**Your goal:** Your task is to repeat the listing exactly.

=======

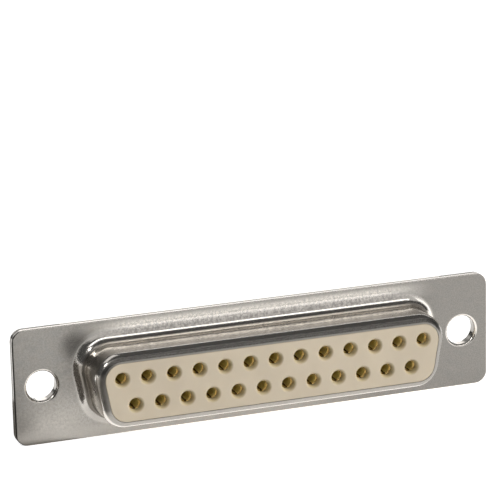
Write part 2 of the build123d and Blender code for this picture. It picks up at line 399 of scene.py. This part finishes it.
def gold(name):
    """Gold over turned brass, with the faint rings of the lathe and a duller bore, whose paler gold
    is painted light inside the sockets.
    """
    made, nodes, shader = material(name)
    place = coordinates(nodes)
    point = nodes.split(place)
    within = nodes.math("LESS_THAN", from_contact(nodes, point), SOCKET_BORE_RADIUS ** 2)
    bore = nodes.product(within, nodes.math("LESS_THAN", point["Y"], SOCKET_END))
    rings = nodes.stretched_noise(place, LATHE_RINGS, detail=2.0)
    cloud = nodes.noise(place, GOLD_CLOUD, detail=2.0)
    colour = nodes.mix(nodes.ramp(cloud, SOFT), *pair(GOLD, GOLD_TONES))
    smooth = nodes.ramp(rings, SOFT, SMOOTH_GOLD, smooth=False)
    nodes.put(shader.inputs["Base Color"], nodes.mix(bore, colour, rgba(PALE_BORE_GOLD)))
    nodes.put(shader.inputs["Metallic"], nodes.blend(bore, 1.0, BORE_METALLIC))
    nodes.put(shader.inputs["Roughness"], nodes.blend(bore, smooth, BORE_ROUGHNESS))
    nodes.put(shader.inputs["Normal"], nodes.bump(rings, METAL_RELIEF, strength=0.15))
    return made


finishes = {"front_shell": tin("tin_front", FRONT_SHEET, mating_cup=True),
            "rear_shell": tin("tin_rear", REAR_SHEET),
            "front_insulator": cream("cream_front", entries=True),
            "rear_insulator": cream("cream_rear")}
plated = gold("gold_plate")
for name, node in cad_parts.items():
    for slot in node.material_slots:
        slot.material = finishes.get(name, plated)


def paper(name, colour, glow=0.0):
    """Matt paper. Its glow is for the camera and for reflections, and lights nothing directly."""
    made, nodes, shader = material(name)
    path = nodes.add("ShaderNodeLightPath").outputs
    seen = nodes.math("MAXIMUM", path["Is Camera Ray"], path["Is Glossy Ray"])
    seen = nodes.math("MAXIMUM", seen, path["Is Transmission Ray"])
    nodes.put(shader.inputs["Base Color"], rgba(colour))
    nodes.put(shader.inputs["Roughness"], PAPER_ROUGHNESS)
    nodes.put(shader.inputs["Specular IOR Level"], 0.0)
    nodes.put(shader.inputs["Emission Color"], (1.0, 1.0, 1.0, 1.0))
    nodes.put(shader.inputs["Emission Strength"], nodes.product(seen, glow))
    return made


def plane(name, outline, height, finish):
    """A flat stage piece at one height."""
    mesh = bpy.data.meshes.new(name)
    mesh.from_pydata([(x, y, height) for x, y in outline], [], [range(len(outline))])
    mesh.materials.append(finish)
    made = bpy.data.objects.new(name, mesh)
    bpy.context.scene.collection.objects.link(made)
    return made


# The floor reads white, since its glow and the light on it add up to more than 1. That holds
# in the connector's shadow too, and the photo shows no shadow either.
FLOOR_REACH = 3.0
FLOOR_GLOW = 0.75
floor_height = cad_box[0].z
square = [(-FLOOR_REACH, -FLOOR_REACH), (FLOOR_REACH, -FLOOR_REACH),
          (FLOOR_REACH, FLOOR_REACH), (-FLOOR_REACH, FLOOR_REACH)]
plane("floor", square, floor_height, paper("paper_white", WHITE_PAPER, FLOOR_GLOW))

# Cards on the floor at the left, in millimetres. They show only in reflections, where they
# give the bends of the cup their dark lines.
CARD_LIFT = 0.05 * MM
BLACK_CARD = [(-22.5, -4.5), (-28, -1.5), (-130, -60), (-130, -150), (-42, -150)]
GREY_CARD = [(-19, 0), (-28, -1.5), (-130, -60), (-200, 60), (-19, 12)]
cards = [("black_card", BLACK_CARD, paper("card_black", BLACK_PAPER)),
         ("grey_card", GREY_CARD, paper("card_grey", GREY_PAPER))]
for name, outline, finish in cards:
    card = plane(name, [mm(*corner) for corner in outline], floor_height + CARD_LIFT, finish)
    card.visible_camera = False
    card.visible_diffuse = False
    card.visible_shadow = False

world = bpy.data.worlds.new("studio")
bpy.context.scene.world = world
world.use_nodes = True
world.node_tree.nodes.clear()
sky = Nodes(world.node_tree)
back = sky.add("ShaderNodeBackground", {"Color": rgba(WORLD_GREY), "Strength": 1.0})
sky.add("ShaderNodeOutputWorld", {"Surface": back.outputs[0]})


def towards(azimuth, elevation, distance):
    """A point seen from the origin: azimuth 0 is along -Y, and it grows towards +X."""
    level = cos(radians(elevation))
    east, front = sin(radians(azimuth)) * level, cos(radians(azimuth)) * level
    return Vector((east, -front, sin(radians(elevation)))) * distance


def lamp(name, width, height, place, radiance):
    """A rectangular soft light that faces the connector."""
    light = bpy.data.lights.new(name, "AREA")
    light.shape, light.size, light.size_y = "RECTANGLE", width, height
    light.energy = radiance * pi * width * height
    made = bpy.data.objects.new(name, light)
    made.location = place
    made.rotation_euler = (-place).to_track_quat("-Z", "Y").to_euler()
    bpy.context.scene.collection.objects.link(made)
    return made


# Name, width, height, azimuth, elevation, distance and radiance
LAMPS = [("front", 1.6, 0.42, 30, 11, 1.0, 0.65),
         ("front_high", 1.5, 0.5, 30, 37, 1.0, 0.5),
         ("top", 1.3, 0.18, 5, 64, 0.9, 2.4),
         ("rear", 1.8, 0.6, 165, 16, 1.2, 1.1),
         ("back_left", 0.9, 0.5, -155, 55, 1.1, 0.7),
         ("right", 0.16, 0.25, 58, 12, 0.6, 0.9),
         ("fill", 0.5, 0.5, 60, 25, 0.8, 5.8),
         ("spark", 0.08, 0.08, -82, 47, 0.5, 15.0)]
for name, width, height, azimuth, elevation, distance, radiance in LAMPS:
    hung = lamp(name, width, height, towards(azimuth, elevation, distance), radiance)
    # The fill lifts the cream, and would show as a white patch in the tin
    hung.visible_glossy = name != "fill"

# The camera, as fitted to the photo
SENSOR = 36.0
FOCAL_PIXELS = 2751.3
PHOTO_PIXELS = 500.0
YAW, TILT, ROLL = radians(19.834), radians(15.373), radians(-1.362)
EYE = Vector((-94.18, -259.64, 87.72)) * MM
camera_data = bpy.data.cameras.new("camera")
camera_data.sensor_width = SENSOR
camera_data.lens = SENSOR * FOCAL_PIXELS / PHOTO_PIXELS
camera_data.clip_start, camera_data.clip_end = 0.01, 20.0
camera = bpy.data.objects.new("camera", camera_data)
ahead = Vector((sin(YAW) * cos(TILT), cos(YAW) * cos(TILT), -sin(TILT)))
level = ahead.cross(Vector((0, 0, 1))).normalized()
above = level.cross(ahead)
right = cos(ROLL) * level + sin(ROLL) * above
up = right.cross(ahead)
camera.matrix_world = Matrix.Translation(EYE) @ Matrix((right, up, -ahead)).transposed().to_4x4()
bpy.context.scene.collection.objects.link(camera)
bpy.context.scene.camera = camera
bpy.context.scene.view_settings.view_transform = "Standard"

=======

**Response to the task:**
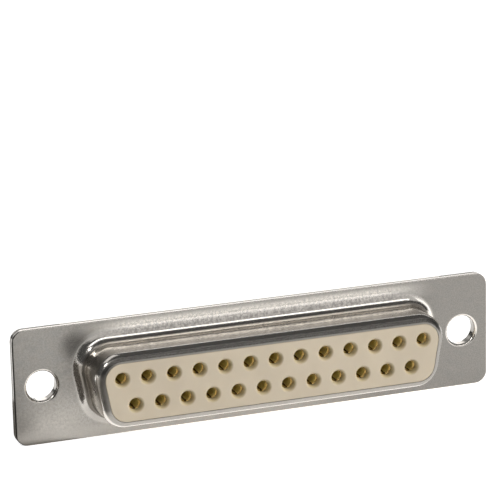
Write part 2 of the build123d and Blender code for this picture. It picks up at line 399 of scene.py. This part finishes it.
def gold(name):
    """Gold over turned brass, with the faint rings of the lathe and a duller bore, whose paler gold
    is painted light inside the sockets.
    """
    made, nodes, shader = material(name)
    place = coordinates(nodes)
    point = nodes.split(place)
    within = nodes.math("LESS_THAN", from_contact(nodes, point), SOCKET_BORE_RADIUS ** 2)
    bore = nodes.product(within, nodes.math("LESS_THAN", point["Y"], SOCKET_END))
    rings = nodes.stretched_noise(place, LATHE_RINGS, detail=2.0)
    cloud = nodes.noise(place, GOLD_CLOUD, detail=2.0)
    colour = nodes.mix(nodes.ramp(cloud, SOFT), *pair(GOLD, GOLD_TONES))
    smooth = nodes.ramp(rings, SOFT, SMOOTH_GOLD, smooth=False)
    nodes.put(shader.inputs["Base Color"], nodes.mix(bore, colour, rgba(PALE_BORE_GOLD)))
    nodes.put(shader.inputs["Metallic"], nodes.blend(bore, 1.0, BORE_METALLIC))
    nodes.put(shader.inputs["Roughness"], nodes.blend(bore, smooth, BORE_ROUGHNESS))
    nodes.put(shader.inputs["Normal"], nodes.bump(rings, METAL_RELIEF, strength=0.15))
    return made


finishes = {"front_shell": tin("tin_front", FRONT_SHEET, mating_cup=True),
            "rear_shell": tin("tin_rear", REAR_SHEET),
            "front_insulator": cream("cream_front", entries=True),
            "rear_insulator": cream("cream_rear")}
plated = gold("gold_plate")
for name, node in cad_parts.items():
    for slot in node.material_slots:
        slot.material = finishes.get(name, plated)


def paper(name, colour, glow=0.0):
    """Matt paper. Its glow is for the camera and for reflections, and lights nothing directly."""
    made, nodes, shader = material(name)
    path = nodes.add("ShaderNodeLightPath").outputs
    seen = nodes.math("MAXIMUM", path["Is Camera Ray"], path["Is Glossy Ray"])
    seen = nodes.math("MAXIMUM", seen, path["Is Transmission Ray"])
    nodes.put(shader.inputs["Base Color"], rgba(colour))
    nodes.put(shader.inputs["Roughness"], PAPER_ROUGHNESS)
    nodes.put(shader.inputs["Specular IOR Level"], 0.0)
    nodes.put(shader.inputs["Emission Color"], (1.0, 1.0, 1.0, 1.0))
    nodes.put(shader.inputs["Emission Strength"], nodes.product(seen, glow))
    return made


def plane(name, outline, height, finish):
    """A flat stage piece at one height."""
    mesh = bpy.data.meshes.new(name)
    mesh.from_pydata([(x, y, height) for x, y in outline], [], [range(len(outline))])
    mesh.materials.append(finish)
    made = bpy.data.objects.new(name, mesh)
    bpy.context.scene.collection.objects.link(made)
    return made


# The floor reads white, since its glow and the light on it add up to more than 1. That holds
# in the connector's shadow too, and the photo shows no shadow either.
FLOOR_REACH = 3.0
FLOOR_GLOW = 0.75
floor_height = cad_box[0].z
square = [(-FLOOR_REACH, -FLOOR_REACH), (FLOOR_REACH, -FLOOR_REACH),
          (FLOOR_REACH, FLOOR_REACH), (-FLOOR_REACH, FLOOR_REACH)]
plane("floor", square, floor_height, paper("paper_white", WHITE_PAPER, FLOOR_GLOW))

# Cards on the floor at the left, in millimetres. They show only in reflections, where they
# give the bends of the cup their dark lines.
CARD_LIFT = 0.05 * MM
BLACK_CARD = [(-22.5, -4.5), (-28, -1.5), (-130, -60), (-130, -150), (-42, -150)]
GREY_CARD = [(-19, 0), (-28, -1.5), (-130, -60), (-200, 60), (-19, 12)]
cards = [("black_card", BLACK_CARD, paper("card_black", BLACK_PAPER)),
         ("grey_card", GREY_CARD, paper("card_grey", GREY_PAPER))]
for name, outline, finish in cards:
    card = plane(name, [mm(*corner) for corner in outline], floor_height + CARD_LIFT, finish)
    card.visible_camera = False
    card.visible_diffuse = False
    card.visible_shadow = False

world = bpy.data.worlds.new("studio")
bpy.context.scene.world = world
world.use_nodes = True
world.node_tree.nodes.clear()
sky = Nodes(world.node_tree)
back = sky.add("ShaderNodeBackground", {"Color": rgba(WORLD_GREY), "Strength": 1.0})
sky.add("ShaderNodeOutputWorld", {"Surface": back.outputs[0]})


def towards(azimuth, elevation, distance):
    """A point seen from the origin: azimuth 0 is along -Y, and it grows towards +X."""
    level = cos(radians(elevation))
    east, front = sin(radians(azimuth)) * level, cos(radians(azimuth)) * level
    return Vector((east, -front, sin(radians(elevation)))) * distance


def lamp(name, width, height, place, radiance):
    """A rectangular soft light that faces the connector."""
    light = bpy.data.lights.new(name, "AREA")
    light.shape, light.size, light.size_y = "RECTANGLE", width, height
    light.energy = radiance * pi * width * height
    made = bpy.data.objects.new(name, light)
    made.location = place
    made.rotation_euler = (-place).to_track_quat("-Z", "Y").to_euler()
    bpy.context.scene.collection.objects.link(made)
    return made


# Name, width, height, azimuth, elevation, distance and radiance
LAMPS = [("front", 1.6, 0.42, 30, 11, 1.0, 0.65),
         ("front_high", 1.5, 0.5, 30, 37, 1.0, 0.5),
         ("top", 1.3, 0.18, 5, 64, 0.9, 2.4),
         ("rear", 1.8, 0.6, 165, 16, 1.2, 1.1),
         ("back_left", 0.9, 0.5, -155, 55, 1.1, 0.7),
         ("right", 0.16, 0.25, 58, 12, 0.6, 0.9),
         ("fill", 0.5, 0.5, 60, 25, 0.8, 5.8),
         ("spark", 0.08, 0.08, -82, 47, 0.5, 15.0)]
for name, width, height, azimuth, elevation, distance, radiance in LAMPS:
    hung = lamp(name, width, height, towards(azimuth, elevation, distance), radiance)
    # The fill lifts the cream, and would show as a white patch in the tin
    hung.visible_glossy = name != "fill"

# The camera, as fitted to the photo
SENSOR = 36.0
FOCAL_PIXELS = 2751.3
PHOTO_PIXELS = 500.0
YAW, TILT, ROLL = radians(19.834), radians(15.373), radians(-1.362)
EYE = Vector((-94.18, -259.64, 87.72)) * MM
camera_data = bpy.data.cameras.new("camera")
camera_data.sensor_width = SENSOR
camera_data.lens = SENSOR * FOCAL_PIXELS / PHOTO_PIXELS
camera_data.clip_start, camera_data.clip_end = 0.01, 20.0
camera = bpy.data.objects.new("camera", camera_data)
ahead = Vector((sin(YAW) * cos(TILT), cos(YAW) * cos(TILT), -sin(TILT)))
level = ahead.cross(Vector((0, 0, 1))).normalized()
above = level.cross(ahead)
right = cos(ROLL) * level + sin(ROLL) * above
up = right.cross(ahead)
camera.matrix_world = Matrix.Translation(EYE) @ Matrix((right, up, -ahead)).transposed().to_4x4()
bpy.context.scene.collection.objects.link(camera)
bpy.context.scene.camera = camera
bpy.context.scene.view_settings.view_transform = "Standard"